The USA Patriot Act tightened the rules somewhat in 2001 to better combat terrorism, then the Taxpayer First Act placed some restrictions on the IRS regarding these transactions in 2019. The bottom line is that there's a small chance that a $5,000 cashier's check could be reported, but it's by no means a certainty.

There’s a $10,000 Dollar Limit

Technically, there's a $10,000 cashier's check limit, so $5,000 wouldn't ordinarily wave a flag. Banks – or virtually any other business that's collecting this much in cash – must file Form 8300 with the IRS, a "Report of Cash Payments Over $10,000 Received in a Trade or Business," when they receive more than $10,000 in cash from any customer or client.

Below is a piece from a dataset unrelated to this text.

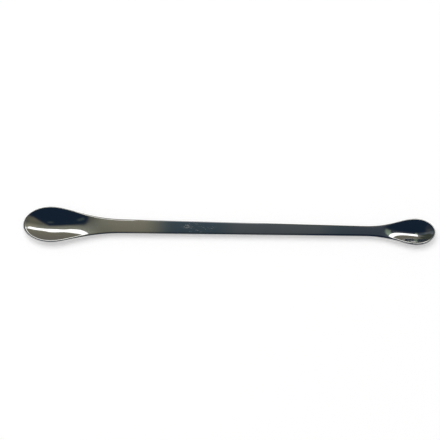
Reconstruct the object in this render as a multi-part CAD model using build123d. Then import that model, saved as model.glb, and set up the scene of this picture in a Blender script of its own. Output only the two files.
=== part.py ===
from build123d import *
import math
import os

# A double-ended lab spoon, pressed from one strip of stainless steel.
# X runs along the spoon, with the large bowl at -X and the small bowl at +X. Z is up.
# Both bowls open upwards, and the spoon lies on the undersides of its two bowls.
# The origin is below its middle, on the surface that it lies on. Sizes are in millimetres.

length = 150.0            # tip to tip, over the rims
thickness = 1.15          # of the strip, the same in the handle and in the bowls
edge_radius = 0.45        # rounding of every long edge, above and below

large_mouth = 12.9        # widest opening of the large bowl, between the crests of its rim
large_tip = 9.6           # from the widest section to the rim's crest at the tip
large_neck = 29.5         # from the widest section to the handle
large_hollow = 20.0       # from the widest section to where the hollow runs out
large_depth = 2.3         # from the level of the rim's crests to the bottom of the hollow

small_mouth = 9.2         # the same sizes of the small bowl
small_tip = 6.6
small_neck = 20.5
small_hollow = 13.4
small_depth = 2.3

rim_lift = 0.6            # how far both rims stand above the handle's top face
handle_at_large = 5.4     # handle's width where the large bowl's neck ends
handle_at_small = 4.0     # handle's width where the small bowl's neck ends

trim_margin = 0.9         # how far the core's sheet runs past its outline before it is trimmed

# The strip is a thin core, grown by the edge radius on every side: this rounds its edges.
# The core's own top is level with z = 0, so the handle's top face is at z = edge_radius.
core_thickness = thickness - 2 * edge_radius


def rim_overhang(depth, tip):
    """How far the rounded rim stands out past its crest at the tip."""
    slope = math.atan(2 * depth / tip)
    return core_thickness * math.sin(slope) + edge_radius


# The widest section of each bowl, and the two ends of the straight handle.
large_x = -length / 2 + rim_overhang(large_depth, large_tip) + large_tip
small_x = length / 2 - rim_overhang(small_depth, small_tip) - small_tip
handle_start = large_x + large_neck
handle_end = small_x - small_neck
taper = (handle_at_small - handle_at_large) / 2 / (handle_end - handle_start)
sheet_half_width = max(large_mouth, small_mouth) / 2 + trim_margin


def core_half_width(x):
    """Half the width of the handle's core at x, on its straight taper."""
    return handle_at_large / 2 - edge_radius + taper * (x - handle_start)


def quintic(controls, t):
    """Value at t of the Bezier polynomial with these six control values."""
    terms = [math.comb(5, i) * t**i * (1 - t) ** (5 - i) * c for i, c in enumerate(controls)]
    return sum(terms)


def neck_half_widths(x, direction, half_mouth, tip, neck):
    """Half the core's width at six even steps along the neck: the control values of its edge.

    The first three continue the curvature of the tip's ellipse. The last three lie on the
    handle's taper.
    """
    shoulder = half_mouth * (1 - neck**2 / (20 * tip**2))
    stations = [x + direction * neck * step / 5 for step in (3, 4, 5)]
    return [half_mouth, half_mouth, shoulder] + [core_half_width(s) for s in stations]


def bowl_outline(x, direction, mouth, tip, neck):
    """Plan outline of one bowl's core and its neck. Direction points to the handle."""
    widths = neck_half_widths(x, direction, mouth / 2, tip, neck)
    stations = [x + direction * neck * step / 5 for step in range(6)]
    back = Bezier([(s, w) for s, w in zip(stations, widths)])
    front = Bezier([(s, -w) for s, w in zip(stations, widths)])
    around_tip = EllipticalCenterArc((x, 0), tip, mouth / 2, direction * 90, arc_size=180)
    return make_face([around_tip, back, Line(back @ 1, front @ 1), front])


def core_outline():
    """Plan outline of the whole core, as a flat face."""
    start = core_half_width(handle_start)
    end = core_half_width(handle_end)
    corners = [(handle_start, start), (handle_end, end), (handle_end, -end), (handle_start, -start)]
    handle = make_face(Polyline(corners, close=True))
    large = bowl_outline(large_x, 1, large_mouth, large_tip, large_neck)
    small = bowl_outline(small_x, -1, small_mouth, small_tip, small_neck)
    return large + handle + small


def dished_patch(stations, floors, rises):
    """A patch whose section across the spoon is a parabola: -floor + rise * y squared."""
    half = sheet_half_width
    rows = []
    for x, floor, rise in zip(stations, floors, rises):
        edge = rise * half**2
        rows.append([Vector(x, y, sign * edge - floor) for y, sign in ((-half, 1), (0, -1), (half, 1))])
    return Face.make_bezier_surface(rows)


def hollow_patches(x, direction, mouth, tip, neck, hollow, depth):
    """The hollow of one bowl: a patch towards the tip, and one that runs into the handle.

    Its rim stands rim_lift above the handle, and comes down along the neck's patch. The third
    rise puts it half way down at the middle of that patch.
    """
    rise = depth / (mouth / 2) ** 2
    start = -tip - trim_margin
    bottom = depth - rim_lift
    start_floor = bottom - depth * start**2 / tip**2
    tip_stations = [x + direction * u for u in (start, start / 2, 0)]
    tip_patch = dished_patch(tip_stations, [start_floor, bottom, bottom], [rise] * 3)

    floors = [bottom, bottom, bottom - depth * hollow**2 / (10 * tip**2), 0, 0, 0]
    widths = neck_half_widths(x, direction, mouth / 2, tip, neck)
    middle_width = quintic(widths, 0.5 * hollow / neck)
    middle_rise = (quintic(floors, 0.5) + rim_lift / 2) / middle_width**2
    third_rise = (32 * middle_rise - 16 * rise) / 10
    neck_stations = [x + direction * hollow * step / 5 for step in range(6)]
    neck_patch = dished_patch(neck_stations, floors, [rise, rise, rise, third_rise, 0, 0])
    return [tip_patch, neck_patch]


def core_sheet():
    """The core's top side: the two hollows and the flat between them, trimmed to the outline."""
    start = large_x + large_hollow
    end = small_x - small_hollow
    flat = Pos((start + end) / 2, 0) * Rectangle(end - start, 2 * sheet_half_width)
    large = hollow_patches(
        large_x, 1, large_mouth, large_tip, large_neck, large_hollow, large_depth
    )
    small = hollow_patches(
        small_x, -1, small_mouth, small_tip, small_neck, small_hollow, small_depth
    )
    sheet = Shell(Face.sew_faces(large + [flat.face()] + small)[0])
    reach = 2 * sheet_half_width
    column = extrude(Pos(0, 0, -reach) * core_outline(), 2 * reach, dir=(0, 0, 1))
    return Shell(Face.sew_faces(list(sheet.intersect(column).faces()))[0])


def make_spoon():
    """The strip with its edges rounded, lying as it comes to rest."""
    sheet = core_sheet()
    facing = sheet.faces()[0].normal_at().Z
    core = Solid.thicken(sheet, -math.copysign(core_thickness, facing))
    spoon = core.offset_3d(None, edge_radius, kind=Kind.ARC)
    lean = math.degrees(math.atan2(large_depth - small_depth, small_x - large_x))
    spoon = Rot(0, lean, 0) * spoon
    return Pos(0, 0, -spoon.bounding_box().min.Z) * spoon


os.makedirs("parts", exist_ok=True)
export_step(make_spoon(), "parts/double_spoon.step")
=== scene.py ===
import math

import bmesh
import bpy
from mathutils import Matrix, Vector


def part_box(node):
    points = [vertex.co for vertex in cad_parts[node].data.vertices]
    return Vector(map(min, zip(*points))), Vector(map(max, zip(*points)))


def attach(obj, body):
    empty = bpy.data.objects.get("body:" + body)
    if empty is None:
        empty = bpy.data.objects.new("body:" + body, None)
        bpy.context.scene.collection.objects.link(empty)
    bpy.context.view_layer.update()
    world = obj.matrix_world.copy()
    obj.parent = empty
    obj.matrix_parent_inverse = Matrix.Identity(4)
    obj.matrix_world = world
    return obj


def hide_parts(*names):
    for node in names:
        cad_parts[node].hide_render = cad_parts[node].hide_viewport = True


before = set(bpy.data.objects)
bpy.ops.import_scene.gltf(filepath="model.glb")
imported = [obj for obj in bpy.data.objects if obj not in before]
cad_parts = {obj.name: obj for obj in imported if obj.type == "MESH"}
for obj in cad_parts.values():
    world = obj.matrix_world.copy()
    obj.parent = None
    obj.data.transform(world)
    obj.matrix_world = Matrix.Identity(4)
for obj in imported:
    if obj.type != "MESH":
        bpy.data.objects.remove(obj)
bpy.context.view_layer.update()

MM = 0.001

# ---- sizes of the spoon, in metres -------------------------------------------------------
# X runs from the large bowl to the small one, and z = 0 is the surface it lies on.

LOW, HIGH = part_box("double_spoon")
THICKNESS = 1.15 * MM
EDGE_RADIUS = 0.45 * MM
CORE = THICKNESS - 2 * EDGE_RADIUS          # the flat band left between the two roundings
DEPTH = 2.3 * MM                            # of both hollows, below the crest of the rim
LIFT = 0.6 * MM                             # of the rims, above the handle's top face
TOP = DEPTH - LIFT + THICKNESS              # height of the handle's top face
AT_LARGE, AT_SMALL = 5.4 * MM, 4.0 * MM     # the handle's width at its two ends


class Bowl:
    """One end of the spoon, described from its widest section. Side is -1 at -X, 1 at +X."""

    def __init__(self, side, mouth, tip, neck, hollow):
        self.side = side
        self.half = mouth / 2
        self.tip = tip
        self.neck = neck
        self.hollow = hollow
        slope = math.atan(2 * DEPTH / tip)
        overhang = CORE * math.sin(slope) + EDGE_RADIUS
        end = LOW.x if side < 0 else HIGH.x
        self.x = end - side * (overhang + tip)
        self.neck_end = self.x - side * neck
        self.hollow_end = self.x - side * hollow


LARGE = Bowl(-1, 12.9 * MM, 9.6 * MM, 29.5 * MM, 20.0 * MM)
SMALL = Bowl(1, 9.2 * MM, 6.6 * MM, 20.5 * MM, 13.4 * MM)


def quintic(controls, t):
    """Value at t of the Bezier polynomial with these six control values."""
    return sum(math.comb(5, i) * t**i * (1 - t) ** (5 - i) * c for i, c in enumerate(controls))


def handle_half(x):
    """Half the width between the crests of the handle's rounded edges."""
    along = (x - LARGE.neck_end) / (SMALL.neck_end - LARGE.neck_end)
    return (AT_LARGE + (AT_SMALL - AT_LARGE) * along) / 2 - EDGE_RADIUS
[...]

A Cashier’s Check Is 'Cash'

"Cash" isn't just paper money, nickels and dimes for reporting purposes. It includes traveler's checks, money orders and, yes, cashier's checks. The IRS says that "cashier's checks" include treasurer's checks and bank checks – basically anything that was funded with cold, hard cash.

The rules are admittedly murky, however. The IRS indicates that wire transfers don't count as cash, nor do checks that are written on your own personal bank account. And here's where it gets really tricky: A business accepting a $10,001 cashier's check for a purchase doesn't have to file a report because, presumably, the bank or financial institution already did so if the cashier's check was funded with cash. Proceeds that come from a bank loan aren't reportable, either.

Banks have a different reporting form for their transactions – FinCEN Report 112 – although it serves the same purpose.

Smaller Amounts Are Reportable, Too

Further complicating the issue is the fact that the $10,000 threshold isn't carved in granite. The amount can be less – even $5,000 – if a vendor, business or bank "knows" that an individual who is buying a cashier's check or paying with cash is trying to avoid being reported.

It might prompt suspicion if you purchase two or more cashier's checks or make two or more bank deposits within 24 hours and the total meets the more-than-$10,000 limit, even though both transactions were less than $10,000. This timeframe can extend to a year if the two separate payments are related to the same transaction. This practice is sometimes referred to as "structuring" purchases or deposits.

A vendor, bank or business can reach out by phone to their local IRS Criminal Investigation Division or the FinCEN Financial Institution Hotline if they're suspicious of a transaction and not sure what to do.

Who Must Report?

The Bank Secrecy Act requires reporting from vendors, professionals and businesses, not just banks and financial institutions. The list includes pawnbrokers, attorneys, insurance companies, travel agencies and most retail businesses. The key is that the service or property being purchased is for personal use.

Form 8300 is due to the IRS within 15 days of the transaction. Individuals who sell personal property but who aren't engaged in the business of doing so don't have to report.